Ainsi, une vingtaine d’acteurs spécialisés sur les enjeux en lien avec les achats responsables ont été consultés de façon publique et anonyme, intégrant aussi bien :
• des associations ou ONG thématiques (exemples : WWF, FairWage Network) ;
• des coalitions thématiques d’acteurs privés (exemples : Entreprises Pour les Droits de l’Homme, Fédération des Entreprises d’Insertion) ;
• des coalitions d’acteurs alliant acteurs privés et société civile travaillant ensemble sur les enjeux d’achats responsables (exemple : ACT, Action Collaboration Transformation) ;
• des acteurs spécialisés sur les liens entre achats responsables et contractualisation (exemples : Abello IP Firm, The Responsible Contracting Project) ;
• une institution internationale de référence sur le devoir de vigilance (OCDE) ;
• les directions achats d’entreprises privées (exemples : LVMH, H&M, C’est qui le Patron ?!) ;
• des représentants de TPE et PME (exemples : THACT, SNRB) ;
• des acteurs de la commande publique (exemples : CGDD,
Banque de France).
Cette consultation a
permis de définir 9 leviers de transformation stratégique à destination des
fonctions achats, via la collecte de témoignages appelant à dépasser les
approches traditionnellement descendantes et fondées sur la gestion des risques
juridiques, ou le reporting. L’ensemble des acteurs interrogés appellent à
mettre en place un cadre de collaboration et d’innovation impliquant une
meilleure prise en compte des enjeux et besoins des fournisseurs, de leurs
parties prenantes, et des acheteurs eux-mêmes.
Cela passe par une
meilleure priorisation des impacts sociaux et environnementaux des
fournisseurs, par le renforcement de la cartographie et de la traçabilité des
chaînes de valeur, par un encadrement des pratiques métiers pour éviter qu’ils
ne fragilisent les engagements des
partenaires (exemple : prise en compte
des impacts liés aux prix d’achats, aux délais de paiement, aux délais de
livraison, aux changements dans les
spécifications des cahiers des charges, à la communication régulière et à la
transparence avec les fournisseurs, à la mise en place d’outils et de
ressources, etc.)
L’étude appelle
également à repenser le contrat comme un outil de dialogue et de partage de la
gestion des risques (passage du « risk cascading » au « risk sharing »)

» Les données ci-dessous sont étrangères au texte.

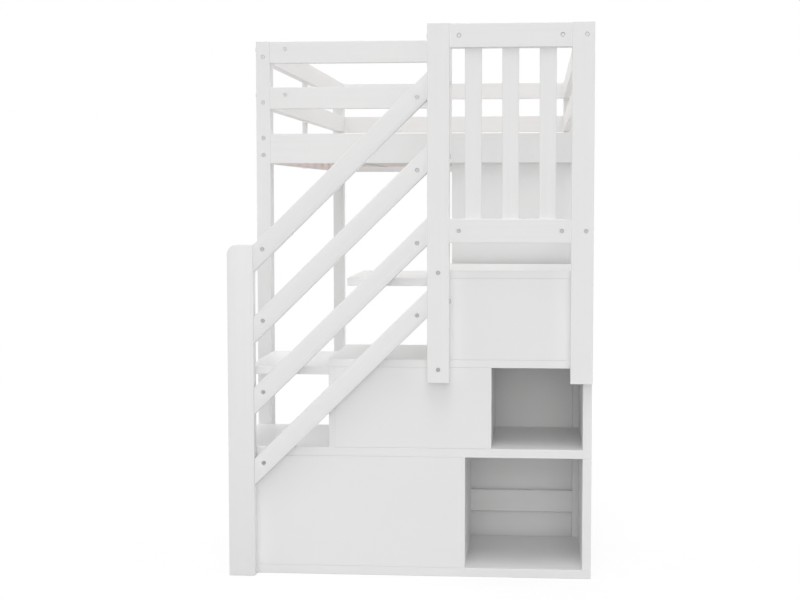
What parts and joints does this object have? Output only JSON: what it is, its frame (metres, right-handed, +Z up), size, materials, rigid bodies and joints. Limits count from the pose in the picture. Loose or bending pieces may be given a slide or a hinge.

permettant aussi de rechercher la création d’impacts positifs (transition d’une
posture « défensive » vers une posture « proactive ») plutôt que le simple
pilotage des risques.
Les parties prenantes
interrogées appellent les directions achats à davantage assumer une gestion
partielle des risques au profit d’une communication forte, de transparence et à
la mise en place de trajectoires d’amélioration continue via une priorisation
opposable des plans d’action.
La collaboration est
aussi un enjeu clé des directions achats : les approches entre pairs et
multiparties prenantes (impliquant les fournisseurs eux-mêmes et les
représentants travailleurs et communautés affectées sur les chaînes de valeur)
sont plus que jamais d’actualité pour renforcer la capacité d’action et
développer des réponses adaptées aux enjeux de chacun.
Enfin, le mandat des
directions achats doit lui aussi évoluer vers une meilleure intégration
stratégique et opérationnelle des enjeux, en faisant davantage dialoguer les
métiers concernés (directions achats, RSE, juridiques, marketing, conception,
logistiques…), et en impliquant les instances dirigeantes sur la prise en
compte de ces enjeux. Des besoins importants subsistent également en matière de
formation des acheteurs, et de démonstration financière des enjeux de
résilience associés à des approches achats responsables plus ambitieuses.
En synthèse
Ce 3e baromètre confirme donc que la RSE constitue toujours un pilier structurant des relations
client-fournisseurs, mais aussi un vecteur de performance, d’innovation et de résilience collective. Les résultats révèlent que les fournisseurs, loin de se limiter à accepter les exigences RSE, expriment une volonté forte d’être pleinement acteurs de la transformation. Ils conditionnent toutefois leur engagement à une répartition plus équitable des efforts opérationnels et financiers associés. Face à l’instabilité généralisée de nos sociétés, les approches de durabilité exigent plus que jamais confiance, dialogue et équilibre entre donneurs d’ordres et fournisseurs.